# R4i-sdhc



## lukands (Oct 15, 2010)

The picture shows the on the little yellow sticker as 1.4 but the ad says 1.4.1? The cards website shows they have come out with a 1.4.1 card (5th generation) but I have not found any retailers selling them.


----------



## trumpet-205 (Oct 15, 2010)

ShopTemp is selling 1.4.1 version. They are just being lazy of not updating the pic. Maybe an admin here can give them a wake up call? xD

http://shoptemp.com/news/53/R4i-SDHC-Red-i...compatible.html


----------



## RupeeClock (Oct 15, 2010)

The R4i SDHC Red is clearly labelled 1.4.1 on the product page, if you have any doubt.

But lukands, I wouldn't suggest getting one of those, instead I suggest getting an Acekard 2i.
It will cost an extra $7 ($2 used for flashing the Acekard to be 1.4.1 compatible), but with AKAIO 1.8.0 firmware, the flashcart will be absolutely amazing, far better than what the R4i SDHC Red could do.


----------



## samjef11 (Oct 15, 2010)

R4i SDHC Red 1.4.1 is not updatebale is the dsi has a new firmware update the r4i sdhc team will make a new card meaning you have to pay out more to get a new R4i SDHC card again.


----------



## lukands (Oct 16, 2010)

RupeeClock said:
			
		

> The R4i SDHC Red is clearly labelled 1.4.1 on the product page, if you have any doubt.
> 
> But lukands, I wouldn't suggest getting one of those, instead I suggest getting an Acekard 2i.
> It will cost an extra $7 ($2 used for flashing the Acekard to be 1.4.1 compatible), but with AKAIO 1.8.0 firmware, the flashcart will be absolutely amazing, far better than what the R4i SDHC Red could do.

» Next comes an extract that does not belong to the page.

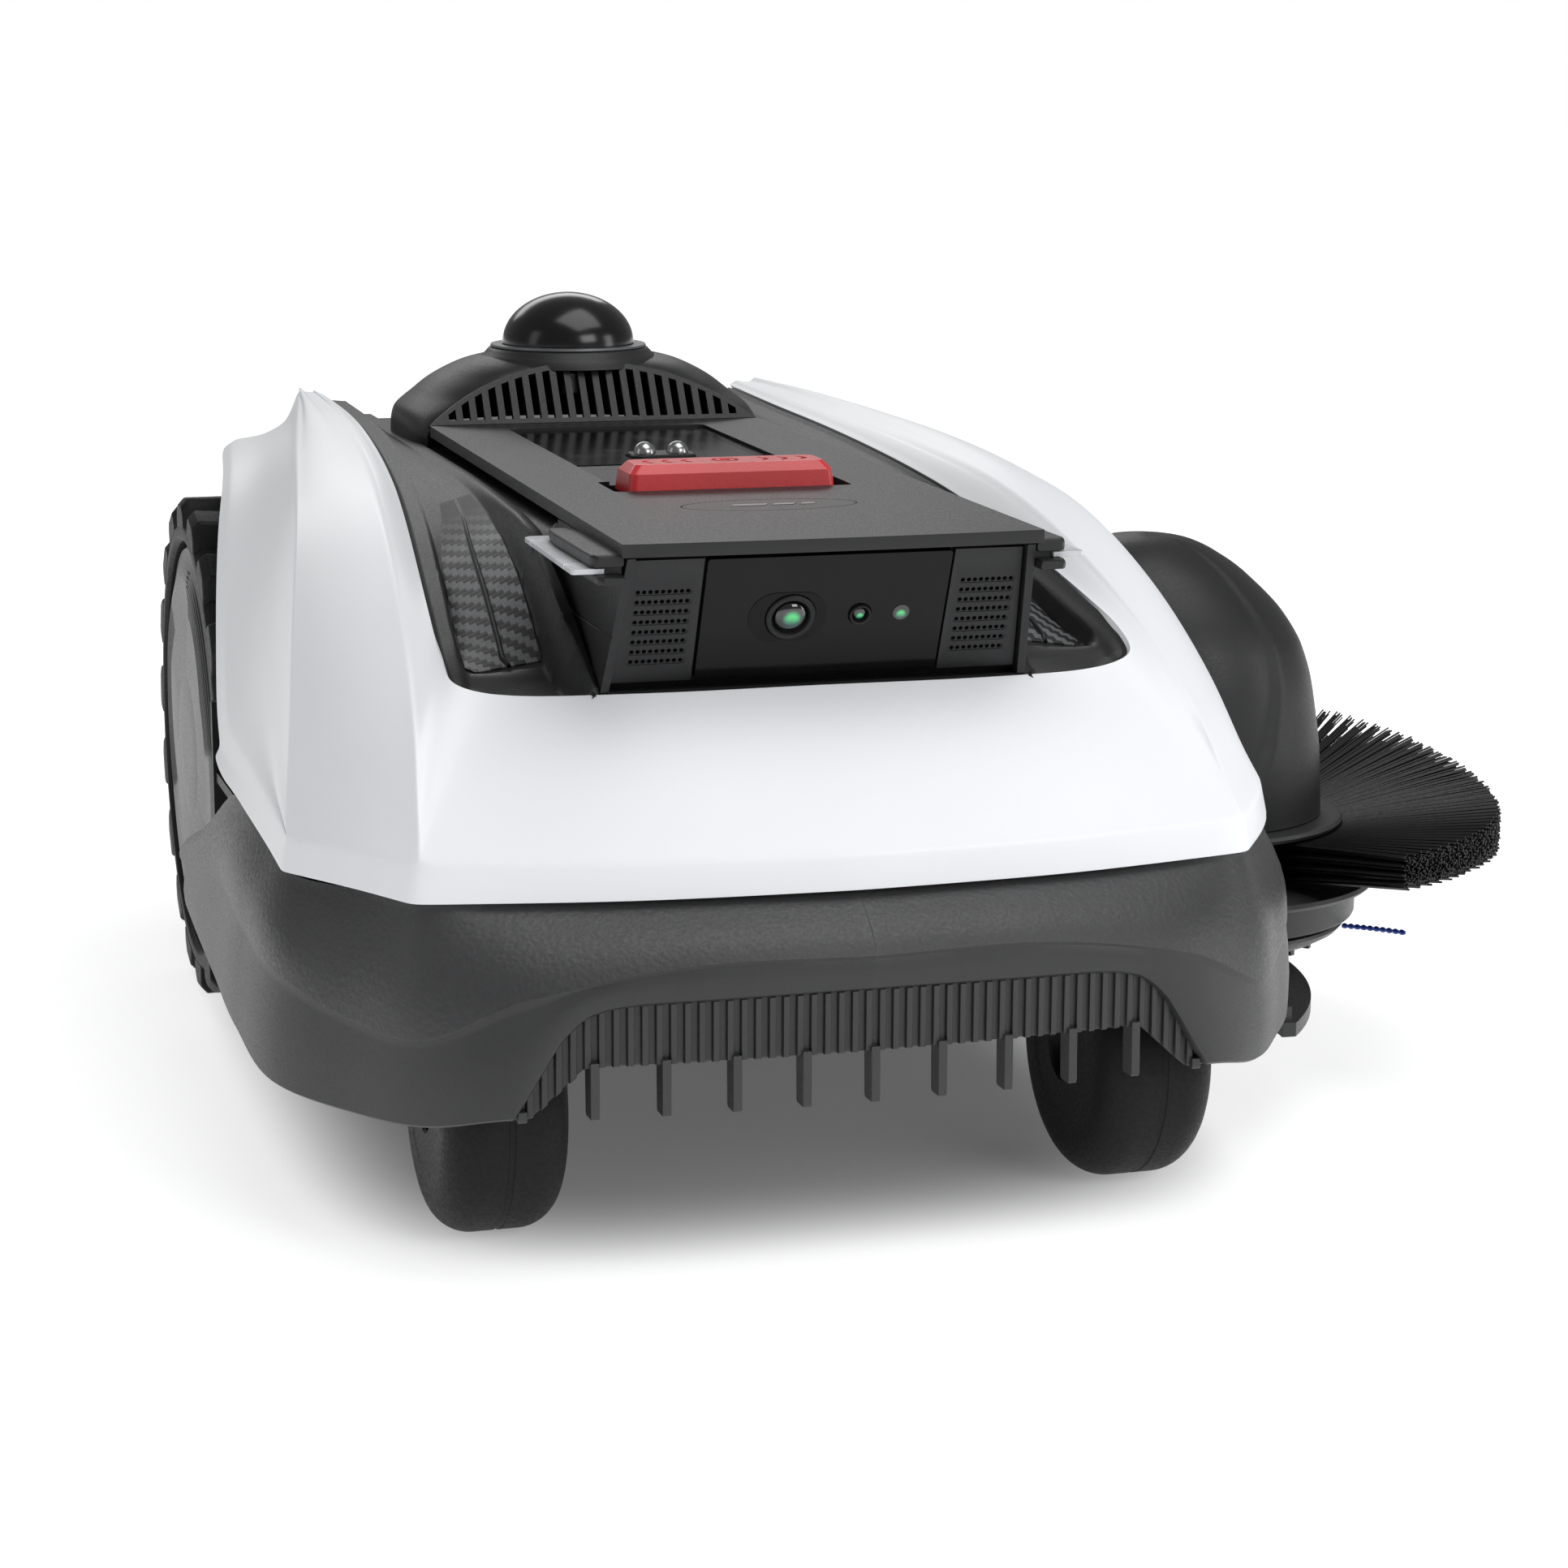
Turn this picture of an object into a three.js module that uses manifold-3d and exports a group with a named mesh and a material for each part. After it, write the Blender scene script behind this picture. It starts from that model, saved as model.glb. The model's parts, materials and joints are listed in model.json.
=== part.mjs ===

You must be looking at a different picture then I am, the one I see shows 1.4 on the card and the box??
I just wanted to confirm if it was just a mistake in the picture.


----------



## trumpet-205 (Oct 16, 2010)

lukands said:
			
		

> You must be looking at a different picture then I am, the one I see shows 1.4 on the card and the box??
> I just wanted to confirm if it was just a mistake in the picture.


RupeeClock means that the TITLE is labeled as 1.4.1. 

Like I said, ShopTemp IS selling 1.4.1 version. They are just being lazy of not updating the picture.

http://shoptemp.com/news/53/R4i-SDHC-Red-i...compatible.html


----------



## Costello (Oct 17, 2010)

it is definitely 1.4.1 compatible and they will be updating the pics yeah.
though you're better off buying anoher cart like the supercard dstwo...


----------